The Sudbury Star is the City of Greater Sudbury’s daily newspaper.
Brian MacLead is the managing editor of the Sudbury Star.
It is a bit rich for politicians to announce the potential opening of new mines, but they’ve taken it on as a hobby. During the 2011 election campaign, Sudbury Liberal MPP Rick Bartolucci announced his government could “facilitate the process” so that eight new mines can open in the province over 10 years.
And this week, Sudbury Progressive Conservative candidate Paula Peroni topped that with an announcement that 10 new mines could open over the next five years by removing red tape and killing the Far North Act.
No word whether the NDP can beat that, but it doesn’t matter. Governments don’t make mines happen, private companies do.
What governments can do — as Bartolucci said –is “facilitate” a process, but isn’t that the government’s job? (Unless you’re an NDP government in B.C., perhaps.)
As a former mines minister, Bartolucci would, of course, have had insight into which mining companies were at certain stages in their exploration and permitting and development processes, but a lot of things have to go right in the world before these properties become a mine.
Peroni’s claim is even more odd, because it takes, on average, about 10 years to open a new mine from the time of discovery. If a PC government could facilitate the opening of 10 new mines in five years, much of that groundwork would have been laid during the reign of the previous Liberal government.

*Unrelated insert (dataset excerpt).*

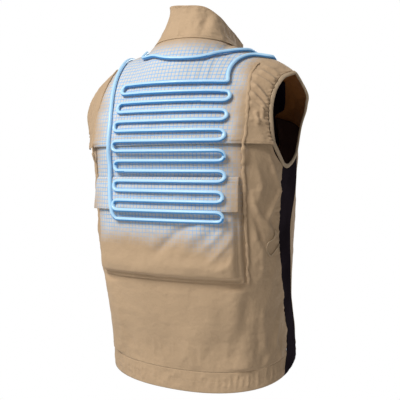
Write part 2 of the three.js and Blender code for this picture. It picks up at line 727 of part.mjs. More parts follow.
function addSides() {
  const rows = [0, ...SEAM_ROWS.map((r) => r + 1)];
  addPair("side_mesh", blackMesh, (side) =>
    clothGeometry(
      MESH_COLUMNS,
      rows,
      MESH_CLOTH,
      mirrored(side, (f, r) => {
        const rowHeight = (top) => (r < 1 ? r * bandShare : lerp(bandShare, top, r - 1));
        const backHeight = rowHeight(SIDE_SEAM_TOP_BACK);
        const frontHeight = rowHeight(SIDE_SEAM_TOP_FRONT);
        const from = seamBack(backHeight) + gapTurn(seamBack(backHeight), backHeight);
        const to = seamFront(frontHeight) - gapTurn(seamFront(frontHeight), frontHeight);
        const turn = lerp(from, to, f);
        const foot = armholeFoot(lerp(seamBack(SIDE_SEAM_TOP_BACK), seamFront(SIDE_SEAM_TOP_FRONT), f));
        const height = r < 1 ? r * bandShare : lerp(bandShare, foot, r - 1);
        return { turn, height };
      }),
      () => -MESH_CLOTH,
    ),
  );
}

// Turn of the front edge beside the zip, and where the front stands open above it
function openingTurn(height) {
  const open = smooth((height - FRONT_OPEN_FROM) / (1 - FRONT_OPEN_FROM));
  return turnAt(lerp(ZIP_HALF_WIDTH, FRONT_OPEN_X, open), height, true);
}

function addFront() {
  const low = bandShare + (3 * SEAM_GAP) / BODY_LENGTH;
  const rows = [
    ...SEAM_ROWS.map((r) => lerp(low, SIDE_SEAM_TOP_FRONT, r)),
    ...FRONT_ROWS.slice(1).map((r) => lerp(SIDE_SEAM_TOP_FRONT, 1, r)),
  ];
  const place = (f, height) => {
    const from = frontEdge(height) + gapTurn(frontEdge(height), height);
    const to = openingTurn(height) - gapTurn(openingTurn(height), height);
    return { turn: lerp(from, to, f), height };
  };
  addPair("front_panel", khaki, (side) =>
    clothGeometry(FRONT_COLUMNS, rows, CLOTH, mirrored(side, place), () => -CLOTH),
  );
  const inner = (name, finish, from, to, foot, top, columnAt) => {
    const columns = evenly(to - from);
    const inset = (f, height) => place(columnAt(Math.round(lerp(from, to, f)), height) / FRONT_COLUMNS, height);
    const heights = rows.filter((height) => height > foot && height < top);
    const depth = -CLOTH - LINING_GAP - MESH_CLOTH;
    addPair(name, finish, (side) => {
      return clothGeometry(columns, heights, MESH_CLOTH, mirrored(side, inset), () => depth);
    });
  };
  // Columns of the front panel that the lining and the inner pocket keep to, clear of each other and of the zip
  const upper = (height) => smooth((height - INNER_POCKET_TOP) / LINING_STEP);
  const liningColumn = (column, height) =>
    column < LINING_COLUMN
      ? lerp(LINING_COLUMN, column + INNER_CLEAR, upper(height))
      : clamp(column, LINING_COLUMN + INNER_CLEAR, FRONT_COLUMNS - 1 - INNER_CLEAR);
  const pocketColumn = (column) => clamp(column, INNER_CLEAR, LINING_COLUMN - INNER_CLEAR);
  inner("front_lining", blackMesh, LINING_COLUMN - 1, FRONT_COLUMNS - 1, LINING_FOOT, LINING_TOP, liningColumn);
  inner("inner_pocket", innerMesh, 0, LINING_COLUMN, INNER_POCKET_FOOT, INNER_POCKET_TOP, pocketColumn);
  add(
    "front_zip",
    clothGeometry(
      2,
      [0.002, ...rows.filter((height) => height < FRONT_OPEN_FROM)],
      CLOTH,
      (f, height) => {
        const edge = openingTurn(height) + gapTurn(openingTurn(height), height);
        return { turn: lerp(edge, 2 * Math.PI - edge, f), height };
      },
      () => -CLOTH,
    ),
    zipMaterial,
  );
}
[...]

Regardless, there is so much more to opening a mine than the red tape the Tories are on about. And it isn’t all red tape. Environmental approvals, closure plans, negotiations with First Nations, court challenges, infrastructure approvals and many more plans are quite necessary, though there are indeed some frustrating issues, such as the sometimes quixotic demands of federal and provincial environmental assessments.
But as we’re seeing with Cliffs Natural Resources’ attempts to build a mine in the Ring of Fire, government regulations only are part of a much larger picture. As Sudbury Star mining columnist Stan Sudol pointed out in January, the ability of a company to raise funds for investment is critical. And the changing –and in Cliffs’ case dropping — demands for resources and thus decreasing commodity prices and share prices also affect a company’s ability green-light a mine.

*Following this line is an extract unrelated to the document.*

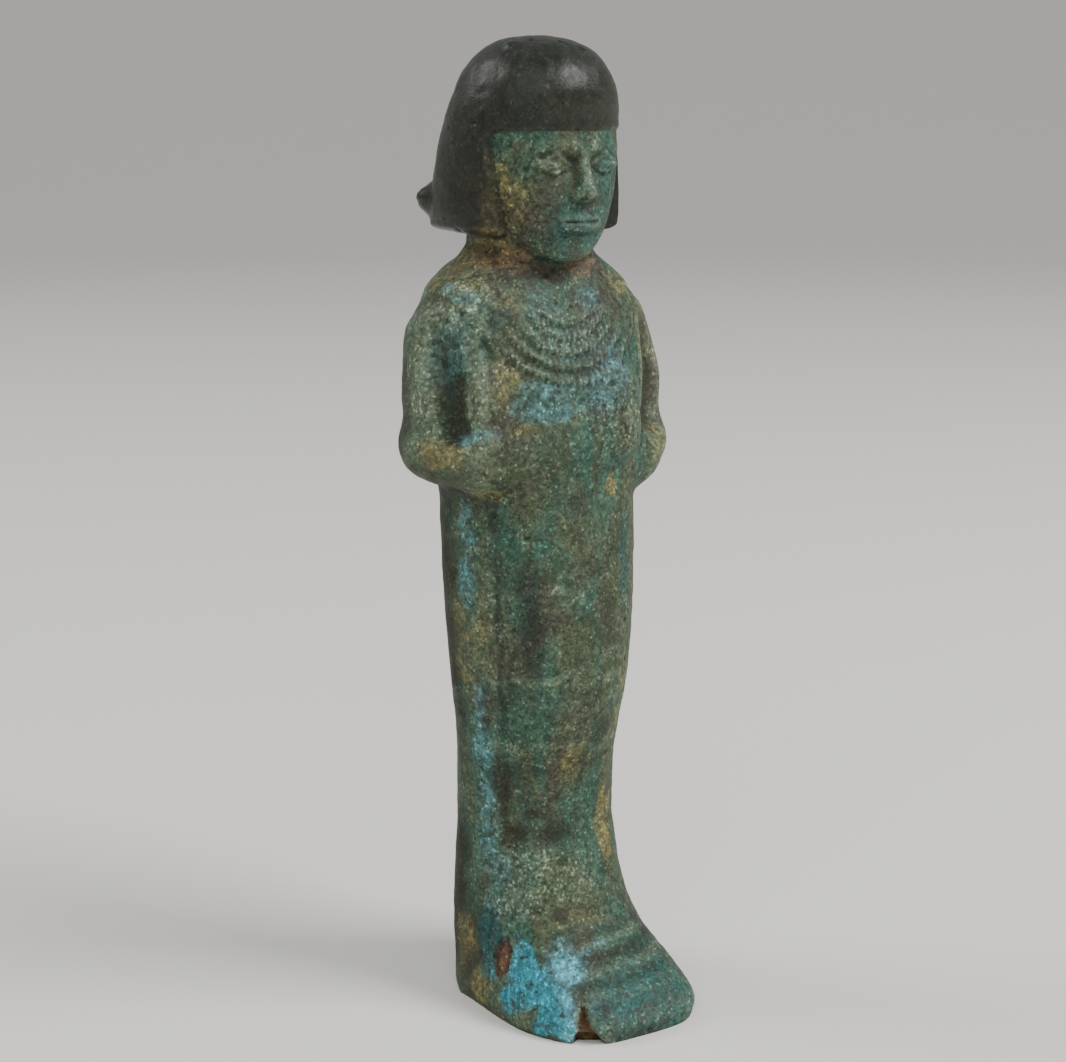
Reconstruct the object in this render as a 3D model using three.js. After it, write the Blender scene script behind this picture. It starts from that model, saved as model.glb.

Cliffs’ shares have dropped from $100 to less than $20, meaning it will have a hard time raising funds to build a mine in the Ring of Fire chromite deposit in the near future, and thus the potential of Cliffs building a smelter in Sudbury to process the material is dimmed, whether or not red tape is involved. Indeed, as Sudol observed, Cliffs itself may be open to a takeover by a larger mining company with very different priorities.
And with the global nature of mining companies these days, potential mines within a single company are vying for internal approvals and resources.
The two mines announced yesterday by Xstrata that will employ about 250 people are certainly a welcome development. It’s worth noting the five-year trend of zinc prices have returned to a fairly steady level after dropping significantly in 2008. Reliable prices mean reliable returns, which are a leading motivator for mining companies.
Streamlining regulations is a worthwhile exercise, and it might draw interest from mining companies, but it’s a long, long leap to promising mines.